The Final Report also recommended combining APRA's investigation and legal specialists into a single team to advise and support supervisors in relation to enforcement. This mirrors the use of specialist units at the ACCC and ASIC's new Office of Enforcement.
Increased cooperation with ASIC
While APRA is unlikely to take the same regulatory approach as ASIC, the APRA Final Report recommends greater cooperation between APRA and ASIC when it comes to enforcement, including increased information sharing, consultation when either agency is considering enforcement action and coordinating action where appropriate.
The APRA Final Report also recommended legislative change to allow ASIC and APRA to bring joint proceedings and to share information obtained under ASIC's search warrant powers and examination powers.
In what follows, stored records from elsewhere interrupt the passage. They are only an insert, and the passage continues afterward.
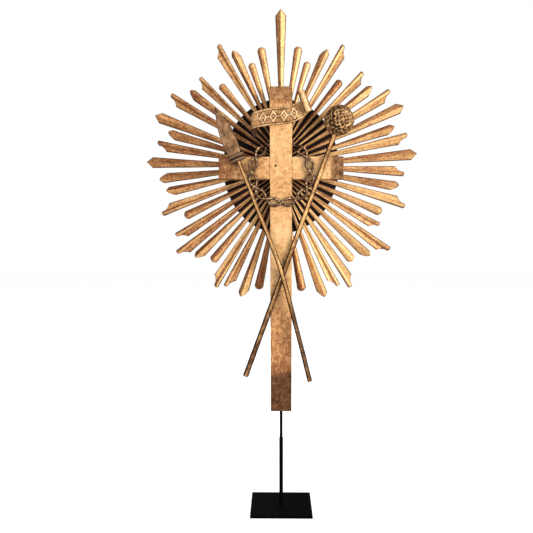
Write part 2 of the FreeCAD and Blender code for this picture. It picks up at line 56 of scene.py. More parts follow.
SUN_Z = 716.0
RAY_BACK_Y = 33.0
RAY_ROOT = 30.0
RAY_TAPER = 0.083
RAY_EDGE_THICK = 4.5
RIDGE_RISE = 0.36
ROUND_TAPER = 0.083
ROUND_BASE_THICK = 2.0
APEX_SPREAD = 35.0
TOP_RAY_REACH = 322.0
# form of the tip; direction from straight up in degrees, reach and tone, on the right and on the left
RAY_PAIRS = [
    ("round", 8.6, 250, 0.50, 9.6, 250, 0.60),
    ("round", 14.7, 223, 0.50, 16.3, 223, 0.60),
    ("skew_down", 21.5, 258, 0.60, 22.2, 258, 0.45),
    ("notched_up", 28.8, 280, 0.80, 28.5, 282, 0.50),
    ("round", 35.3, 217, 0.15, 36.7, 212, 0.35),
    ("notched_up", 42.7, 257, 0.70, 43.8, 249, 0.35),
    ("skew_up", 49.6, 249, 0.50, 50.9, 245, 0.25),
    ("notched_up", 56.8, 274, 0.80, 58.3, 273, 0.35),
    ("arrow", 64.2, 283, 0.45, 68.2, 283, 0.35),
    ("skew_up", 71.7, 249, 0.40, 73.8, 246, 0.15),
    ("notched_up", 77.6, 271, 0.75, 80.4, 263, 0.25),
    ("arrow", 85.1, 284, 0.40, 88.2, 281, 0.25),
    ("notched_down", 92.5, 258, 0.50, 95.6, 256, 0.25),
    ("skew_up", 100.0, 250, 0.50, 102.6, 246, 0.25),
    ("notched_down", 106.7, 273, 0.80, 110.4, 269, 0.40),
    ("round", 114.5, 233, 0.60, 117.2, 229, 0.30),
    ("notched_up", 122.0, 241, 0.45, 124.3, 265, 0.40),
    ("notched_up", 128.7, 288, 0.55, 130.8, 285, 0.40),
    ("skew_up", 135.7, 265, 0.75, 137.0, 263, 0.35),
    ("round", 142.7, 250, 0.80, 143.9, 248, 0.40),
    ("notched_down", 148.7, 293, 0.90, 150.2, 289, 0.45),
    ("notched_up", 155.5, 279, 0.80, 156.1, 279, 0.45),
    ("skew_up", 161.8, 290, 0.85, 163.2, 287, 0.50),
    ("round", 170.3, 267, 0.05, 169.5, 264, 0.02),
]

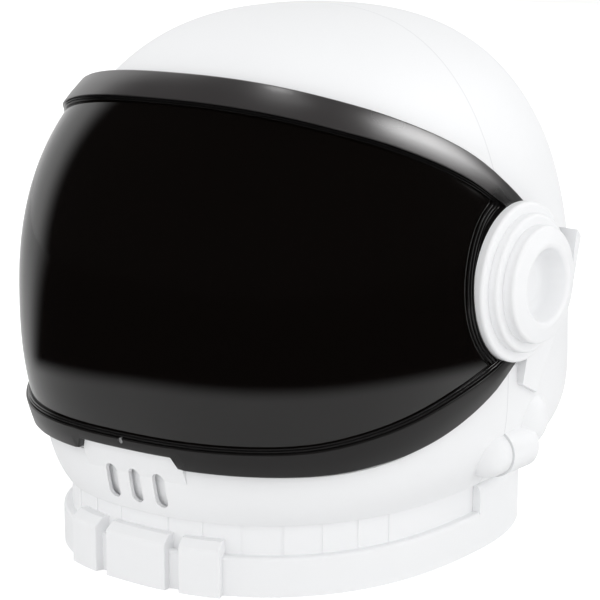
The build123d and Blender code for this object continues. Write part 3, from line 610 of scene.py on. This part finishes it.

Additional legislative powers
The APRA Final Report recommended giving APRA further enforcement powers in relation to superannuation (a penalty regime for breaches of additional license conditions and the introduction of an explicit power to order an RSE Licensee to undertake a merger by way of a successor fund transfer), and private health insurance (powers to impose additional license conditions, discretion to revoke registration and the power to effect compulsory transfers where APRA has viability concerns).
The Report also recommended higher penalties and the extension of the BEAR across all regulated entities (consistent with Recommendation 6.8 of the Royal Commission Final Report).
The Enforcement Approach
While the Enforcement Approach states that court-based enforcement is likely to represent a limited proportion of overall regulatory activity, we expect the new approach will lead to more active enforcement and intervention.
The Enforcement Approach states APRA will consider enforcement action where an entity or individual has not:
- adequately prevented or addressed financial, operational or behavioural prudential risks;
- conducted business with honesty and integrity, or with due skill, care and diligence; or
- dealt with APRA in an open, cooperative and constructive way,
and where that conduct has:
- had an adverse impact;
- created a risk that there may be an adverse impact; or
- affected APRA's ability to make accurate and timely assessments,
on the entity or individual's financial soundness and stability (or the interests of members in a super fund).
APRA will prioritise the issues and entities that pose the most serious prudential risks. It will be forward-looking in seeking to prevent harm, mitigate risks, and ensure remediation happens, while focusing on the prudential outcome it is seeking to achieve. In determining when and how to take enforcement action, APRA will consider the need to deter recurrence, both by the entity concerned and in the wider industry.
It will also consider whether a proposed regulatory response is proportionate and reflects the nature and seriousness of the contravention, the history of the entity's conduct and its ongoing conduct in dealing with the issues, and action proposed to be taken by other regulatory and law enforcement agencies.
What does this mean for you?
APRA says in the Enforcement Strategy that 'where entities or individuals are failing to meet prudential obligations, APRA will act quickly and forcefully, and be willing to set public examples to deter unacceptable practices from occurring in the future'.
We expect to see a more active regulator willing to take tougher action sooner. While we would not expect APRA to take court action frequently, it may be more willing to exercise its intervention powers (including recent legislation giving it intervention powers in relation to super), and to act well before there is any threat to the financial viability of a regulated entity. It will also benefit from more information-sharing and coordinated action with ASIC.
While APRA's approach to enforcement will continue to be a nuanced one, and the changes to the Enforcement Strategy are a far cry from the 'why not litigate' approach being adopted by ASIC, regulated entities can still expect APRA to be a more active, interventionist regulator than we have previously seen.